» Data excerpt
— Start —
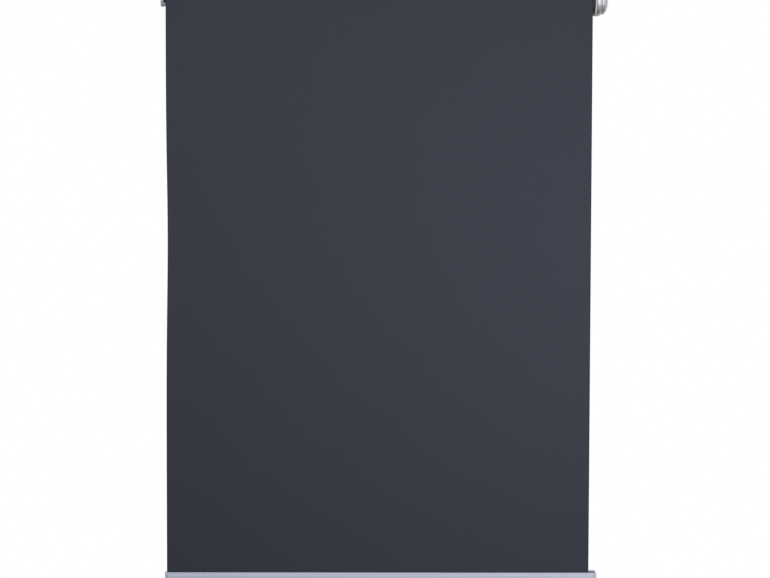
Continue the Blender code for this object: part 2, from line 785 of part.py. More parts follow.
def make_head_plug(plastic, parent):
    """A flanged plug that turns on the mandrel, with a pocket for the ratchet in its outer end."""
    outline = [
        (HEAD_PLUG_END, BORE),
        (POCKET_FLOOR, BORE),
        (POCKET_FLOOR, POCKET_RADIUS),
        (FLANGE_OUT, POCKET_RADIUS),
        (FLANGE_OUT, FLANGE_RADIUS - FLANGE_EDGE),
        (FLANGE_OUT - FLANGE_EDGE, FLANGE_RADIUS),
        (FLANGE_IN, FLANGE_RADIUS),
        (FLANGE_IN, PLUG_RADIUS),
        (HEAD_PLUG_END + PLUG_EDGE, PLUG_RADIUS),
        (HEAD_PLUG_END, PLUG_RADIUS - PLUG_EDGE),
    ]
    place("head_plug", turned("head_plug", outline), plastic, parent)


def make_ratchet_cover(finish, parent):
    disc = [
        (0, COVER_DISC_BORE),
        (0, POCKET_RADIUS - GAP),
        (COVER_DISC_THICK, POCKET_RADIUS - GAP),
        (COVER_DISC_THICK, COVER_DISC_BORE),
    ]
    place("ratchet_cover", turned("ratchet_cover", disc), finish, parent, (COVER_DISC_X, 0, 0))


def make_pawls(pawl_finish, pin_finish, parent):
    """Two pawls, lifted off the wheel, each on its own pin in the pocket's floor."""
    boss = PAWL_BOSS_RADIUS
    for number in (0, 1):
        (y, z), turn = pawl_frame(number)
        flare = math.degrees(math.asin(PAWL_HALF_WIDTH / boss))
        outline = arc((0, 0), boss, flare, 360 - flare, 12)
        outline += [(PAWL_LENGTH, -PAWL_HALF_WIDTH), (PAWL_LENGTH, PAWL_HALF_WIDTH * 0.4)]
        outline += [(PAWL_LENGTH - PAWL_HALF_WIDTH, PAWL_HALF_WIDTH)]
        bore = arc((0, 0), PAWL_PIN_RADIUS + GAP, 0, 330, 11)
        pawl = prism(f"pawl_{number + 1}", [outline, bore], RATCHET_THICK)
        turn_outline(pawl, turn - PAWL_CLEAR_ANGLE)
        place(f"pawl_{number + 1}", pawl, pawl_finish, parent, (RATCHET_X, y, z), YZ_TO_X)
        start = POCKET_FLOOR + GAP
        end = COVER_DISC_X - GAP
        pin = [(start, 0), (start, PAWL_PIN_RADIUS), (end, PAWL_PIN_RADIUS), (end, 0)]
        place(f"pawl_pin_{number + 1}", turned("pawl_pin", pin, 12), pin_finish, parent, (0, y, z))


def make_spring_driver(finish, parent):
    """A plug fixed inside the tube, slotted for the spring's other tail."""
    outline = [
        (0, BORE),
        (0, PLUG_RADIUS - PLUG_EDGE),
        (PLUG_EDGE, PLUG_RADIUS),
        (DRIVER_LENGTH, PLUG_RADIUS),
        (DRIVER_LENGTH, BORE),
    ]
    driver = place("spring_driver", turned("spring_driver", outline), finish, parent, (DRIVER_X, 0, 0))
    cut_tail_slot(driver, "driver_slot", DRIVER_X + DRIVER_LENGTH + SPRING_OFF_COLLARS / 2 - SPRING_TAIL)


# ---------------------------------------------------------------- cloth


def make_fabric_hanging(finish):
    """The cloth from the roller's front down to the bar."""
    back = AXIS_Y + CLOTH_BACK_Y
    outline = box_outline(back - CLOTH_THICK, back, BAR_TOP + GAP, 0)
    place(
        "fabric_hanging",
        prism("fabric_hanging", [outline], CLOTH_WIDTH),
        finish,
        location=(-CLOTH_EDGE, 0, 0),
        rotation=YZ_TO_X,
    )


# ---------------------------------------------------------------- bottom bar, drawn with its top at 0


def bar_outside():
    """The bar's outer outline without its slot, from the slot's left lip round to its right lip."""
    half = BAR_DEPTH / 2
    top, foot, set_back = BAR_TOP_ROUND, BAR_FOOT_ROUND, STEP_DEPTH - half
    return (
        arc((set_back + top, -top), top, 90, 180, 4)
        + [(set_back, -STEP_DROP), (-half, -STEP_DROP - STEP_HEIGHT)]
        + arc((-half + foot, -BAR_HEIGHT + foot), foot, 180, 270, 5)
        + arc((half - foot, -BAR_HEIGHT + foot), foot, 270, 360, 5)
        + arc((half - top, -top), top, 0, 90, 4)
    )


def chamber(shrink=0.0):
    """The closed hollow below the slot, or what fits in it."""
    half = BAR_DEPTH / 2 - BAR_WALL - shrink
    top = -(SLOT_DEPTH + 2 * CHANNEL_RADIUS + BAR_WALL) - shrink
    return rounded_box(-half, half, -BAR_HEIGHT + BAR_WALL + shrink, top, CHAMBER_ROUND - shrink, 3)


def channel_depth():
    """From the bar's top to the middle of the round channel below its slot."""
    across = math.asin(SLOT_HALF_WIDTH / CHANNEL_RADIUS)
    return SLOT_DEPTH + CHANNEL_RADIUS * math.cos(across)


def make_bottom_bar(finish, parent):
    """An extrusion with a closed hollow, and an undercut slot along its top for the cloth's hem."""
    across = math.degrees(math.asin(SLOT_HALF_WIDTH / CHANNEL_RADIUS))
    slot = [(SLOT_HALF_WIDTH, 0)]
    slot += arc((0, -channel_depth()), CHANNEL_RADIUS, 90 - across, -270 + across, 12)
    slot += [(-SLOT_HALF_WIDTH, 0)]
    bar = prism("bottom_bar", [bar_outside() + slot, chamber()], BAR_RIGHT - BAR_LEFT)
    return place("bottom_bar", bar, finish, parent, (BAR_LEFT, 0, 0), YZ_TO_X)


def make_bar_cap(name, finish, parent, side):
    """An end cap with rounded edges and a spigot in the bar's hollow. side is -1 or 1, as X."""
    end = BAR_LEFT if side < 0 else BAR_RIGHT
    start = end - BAR_CAP_THICK - GAP if side < 0 else end + GAP
    cap = place(name, prism(name, [bar_outside()], BAR_CAP_THICK), finish, parent, (start, 0, 0), YZ_TO_X)
    outer_edge = 0.0 if side < 0 else BAR_CAP_THICK
    mark_outer_edges(cap, outer_edge)
    spigot_start = end - GAP - WELD if side < 0 else end - SPIGOT_LENGTH
    spigot = prism("spigot", [chamber(GAP)], SPIGOT_LENGTH + GAP + WELD)
    boolean(cap, f"spigot_{name}", spigot, "UNION", (spigot_start, 0, 0), YZ_TO_X)


def mark_outer_edges(cap, height):
    """Rounds only the edges of the cap's outer face, which lies at this height along its extrusion."""
    form = bmesh.new()
    form.from_mesh(cap.data)
    weights = form.edges.layers.float.new("bevel_weight_edge")
    for edge in form.edges:
        flat = all(abs(vert.co.z - height) < 1e-6 for vert in edge.verts)
        corner = len(edge.link_faces) == 2 and edge.calc_face_angle(0) > math.radians(40)
        edge[weights] = 1.0 if flat and corner else 0.0
    form.to_mesh(cap.data)
    form.free()
    change = cap.modifiers.new("round", "BEVEL")
    change.width = BAR_CAP_ROUND
    change.segments = 4
    change.limit_method = "WEIGHT"


def make_hem_strip(finish, parent):
    """A welted strip on the cloth's lower edge, held in the bar's channel."""
    fin = CLOTH_THICK
    lean = math.degrees(math.asin(fin / STRIP_RADIUS))
    outline = arc((0, -channel_depth()), STRIP_RADIUS, 90 + lean, 450 - lean, 14)
    outline += [(fin, 0), (-fin, 0)]
    length = CLOTH_WIDTH - 2 * STRIP_SHORTER
    place(
        "hem_strip",
        prism("hem_strip", [outline], length),
        finish,
        parent,
        (-length / 2, 0, 0),
        YZ_TO_X,
    )


def make_slot_filler(finish, parent):
    """Closes the slot past the cloth: a tongue in the channel and a rounded cap above it."""
    start = CLOTH_EDGE + FILLER_OFF_CLOTH
    half, high = FILLER_HALF_WIDTH, FILLER_HEIGHT
    cap = [(half, GAP)] + arc((half - FILLER_ROUND, high - FILLER_ROUND), FILLER_ROUND, 0, 90, 3)
    cap += arc((-half + FILLER_ROUND, high - FILLER_ROUND), FILLER_ROUND, 90, 180, 3) + [(-half, GAP)]
    filler = place(
        "slot_filler",
        prism("slot_filler", [cap], FILLER_LENGTH),
        finish,
        parent,
        (start, 0, 0),
        YZ_TO_X,
    )
    bevel(filler, FILLER_EDGE, 2)
    neck = SLOT_HALF_WIDTH - GAP
    lean = math.degrees(math.asin(neck / STRIP_RADIUS))
    tongue = arc((0, -channel_depth()), STRIP_RADIUS, 90 + lean, 450 - lean, 12)
    tongue += [(neck, high / 2), (-neck, high / 2)]
    reach = BAR_RIGHT - start - GAP
    boolean(filler, "filler_tongue", prism("tongue", [tongue], reach), "UNION", (start, 0, 0), YZ_TO_X)


# ---------------------------------------------------------------- pull grip


def make_pull_grip(finish, parent):
    """A moulded base under the bar with a finger tab that ends in a lip."""
    half = GRIP_LENGTH / 2
    width = BAR_DEPTH / 2 - GRIP_NARROWER
    base = prism("pull_grip", [rounded_box(-half, half, -width, width, GRIP_CORNER, 5)], GRIP_BASE)
    grip = place("pull_grip", base, finish, parent, (BAR_MID, 0, GRIP_TOP - GRIP_BASE))
    bevel(grip, GRIP_EDGE, 2)
    thick = GRIP_TAB_THICK / 2
    lip = GRIP_LIP_RADIUS
    tab = [(thick, 0), (-thick, 0)]
    tab += arc((0, -GRIP_DROP + lip), lip, 142, 398, 10)
    boolean(
        grip,
        "grip_tab",
        turn_ends(prism("tab", [tab], GRIP_TAB_LENGTH)),
        "UNION",
        (BAR_MID - GRIP_TAB_LENGTH / 2, 0, GRIP_TOP - GRIP_BASE / 2),
        YZ_TO_X,
    )
    return grip


def make_grip_screws(finish, parent, bar, grip):
    """A screw at each end of the grip's base, up into the bar, and the holes for them in both."""
    down = (0, -math.pi / 2, 0)
    for number, side in enumerate((-1, 1)):
        x = BAR_MID + side * GRIP_SCREW_SPACING / 2
        screw = pan_head_screw(
            "screw",
            GRIP_SCREW_RADIUS,
            GRIP_SCREW_HEAD_RADIUS,
            GRIP_SCREW_HEAD_HEIGHT,
            GRIP_SCREW_LENGTH,
        )
        place(f"grip_screw_{number + 1}", screw, finish, parent, (x, 0, GRIP_TOP - GRIP_BASE - GAP), down)
        for target, bottom, top in (
            (grip, GRIP_TOP - 2 * GRIP_BASE, GRIP_TOP + GRIP_BASE),
            (bar, -BAR_HEIGHT - BAR_WALL, -BAR_HEIGHT + 2 * BAR_WALL),
        ):
            hole = drill(GRIP_SCREW_RADIUS + GAP, top - bottom, 12)
            boolean(target, f"hole_{number}_{target.name}", hole, "DIFFERENCE", (x, 0, bottom), down)


def turn_ends(mesh):
    """Slopes the two ends of the tab so that it is shorter at its lip."""
    half = GRIP_TAB_LENGTH / 2
    for vert in mesh.vertices:
        share = min(max(-vert.co.y / GRIP_DROP, 0), 1)
        vert.co.z = half + (vert.co.z - half) * (1 - GRIP_END_SLOPE * share)
    return mesh


# ---------------------------------------------------------------- assembly

clear_scene()

CLOTH = material("anthracite_cloth", (0.045, 0.050, 0.062), 0.85)
WELT = material("dark_welt", (0.035, 0.037, 0.042), 0.5)
PALE = material("pale_grey_plastic", (0.42, 0.43, 0.44), 0.45)
PAINTED = material("pale_grey_paint", (0.50, 0.50, 0.51), 0.4)
CHROME = material("chrome", (0.80, 0.80, 0.82), 0.08, 1.0)
STEEL = material("zinc_plated_steel", (0.60, 0.61, 0.62), 0.32, 1.0)
SPRING_STEEL = material("spring_steel", (0.35, 0.36, 0.38), 0.35, 1.0)
DARK = material("dark_grey_plastic", (0.055, 0.056, 0.060), 0.5)
ANODISED = material("anodised_aluminium", (0.58, 0.60, 0.64), 0.34, 1.0)
GREY = material("grey_plastic", (0.34, 0.35, 0.38), 0.45)
TAPE = material("white_tape", (0.75, 0.75, 0.72), 0.6)

fixed_axis = empty("fixed_axis", (0, AXIS_Y, 0))
roller_axis = empty("roller_axis", (0, AXIS_Y, 0))
bar_slide = empty("bar_slide", (0, BAR_Y, BAR_TOP))

make_bracket_left(PALE)
make_bracket_right(PAINTED)
make_bracket_cover(CHROME)
make_wall_screws(STEEL)
make_mandrel(STEEL, fixed_axis)
make_ratchet_wheel(STEEL, fixed_axis)
make_spring_anchor(STEEL, fixed_axis)
make_torsion_spring(SPRING_STEEL, fixed_axis)

make_tube(ANODISED, roller_axis)
make_tape(TAPE, roller_axis)
make_fabric_roll(CLOTH, roller_axis)
make_idle_plug(DARK, roller_axis)
make_pin_retainer(STEEL, roller_axis)
make_idle_pin(DARK, roller_axis)
make_pin_spring(SPRING_STEEL, roller_axis)
make_head_plug(DARK, roller_axis)
make_ratchet_cover(DARK, roller_axis)
make_pawls(STEEL, STEEL, roller_axis)
make_spring_driver(DARK, roller_axis)

make_fabric_hanging(CLOTH)

bar = make_bottom_bar(ANODISED, bar_slide)
make_bar_cap("bar_cap_left", GREY, bar_slide, -1)
make_bar_cap("bar_cap_right", GREY, bar_slide, 1)
make_hem_strip(WELT, bar_slide)
make_slot_filler(GREY, bar_slide)
grip = make_pull_grip(PALE, bar_slide)
make_grip_screws(STEEL, bar_slide, bar, grip)
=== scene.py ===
# %% [markdown]
# # A roller blind, from its cloth to its chromed end cover
# This lesson dresses a finished mechanical model of a roller blind. The model gives every part's place and
# how it moves. Here each visible part gets its real surface, or a finer mesh that stands for the plain one.
# All lengths are in metres. +Z is up, +Y points into the wall, and the roller lies along X.

# %% Load the mechanical model
import json
import math

import bpy
from mathutils import Matrix, Vector


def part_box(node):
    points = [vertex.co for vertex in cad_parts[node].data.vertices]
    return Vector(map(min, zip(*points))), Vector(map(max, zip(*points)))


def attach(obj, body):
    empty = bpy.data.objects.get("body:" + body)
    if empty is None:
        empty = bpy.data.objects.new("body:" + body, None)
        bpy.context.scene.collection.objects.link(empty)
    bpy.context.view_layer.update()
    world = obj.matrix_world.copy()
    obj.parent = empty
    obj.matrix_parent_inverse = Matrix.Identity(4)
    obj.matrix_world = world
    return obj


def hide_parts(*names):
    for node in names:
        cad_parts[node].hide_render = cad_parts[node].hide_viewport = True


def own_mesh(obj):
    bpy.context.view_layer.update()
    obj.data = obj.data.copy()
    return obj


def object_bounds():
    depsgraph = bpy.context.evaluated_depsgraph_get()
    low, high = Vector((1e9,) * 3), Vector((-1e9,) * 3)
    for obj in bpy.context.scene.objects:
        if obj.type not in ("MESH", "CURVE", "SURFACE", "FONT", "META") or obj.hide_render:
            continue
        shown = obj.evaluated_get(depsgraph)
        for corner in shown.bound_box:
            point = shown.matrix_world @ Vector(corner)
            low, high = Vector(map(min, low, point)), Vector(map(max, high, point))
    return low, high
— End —
Output exactly the lines of the material above from the one containing "bar = make_bottom_bar(ANODISED, bar_slide)" up to and including the one containing "if obj.type not".

» Output for this exercise
bar = make_bottom_bar(ANODISED, bar_slide)
make_bar_cap("bar_cap_left", GREY, bar_slide, -1)
make_bar_cap("bar_cap_right", GREY, bar_slide, 1)
make_hem_strip(WELT, bar_slide)
make_slot_filler(GREY, bar_slide)
grip = make_pull_grip(PALE, bar_slide)
make_grip_screws(STEEL, bar_slide, bar, grip)
=== scene.py ===
# %% [markdown]
# # A roller blind, from its cloth to its chromed end cover
# This lesson dresses a finished mechanical model of a roller blind. The model gives every part's place and
# how it moves. Here each visible part gets its real surface, or a finer mesh that stands for the plain one.
# All lengths are in metres. +Z is up, +Y points into the wall, and the roller lies along X.

# %% Load the mechanical model
import json
import math

import bpy
from mathutils import Matrix, Vector


def part_box(node):
    points = [vertex.co for vertex in cad_parts[node].data.vertices]
    return Vector(map(min, zip(*points))), Vector(map(max, zip(*points)))


def attach(obj, body):
    empty = bpy.data.objects.get("body:" + body)
    if empty is None:
        empty = bpy.data.objects.new("body:" + body, None)
        bpy.context.scene.collection.objects.link(empty)
    bpy.context.view_layer.update()
    world = obj.matrix_world.copy()
    obj.parent = empty
    obj.matrix_parent_inverse = Matrix.Identity(4)
    obj.matrix_world = world
    return obj


def hide_parts(*names):
    for node in names:
        cad_parts[node].hide_render = cad_parts[node].hide_viewport = True


def own_mesh(obj):
    bpy.context.view_layer.update()
    obj.data = obj.data.copy()
    return obj


def object_bounds():
    depsgraph = bpy.context.evaluated_depsgraph_get()
    low, high = Vector((1e9,) * 3), Vector((-1e9,) * 3)
    for obj in bpy.context.scene.objects:
        if obj.type not in ("MESH", "CURVE", "SURFACE", "FONT", "META") or obj.hide_render:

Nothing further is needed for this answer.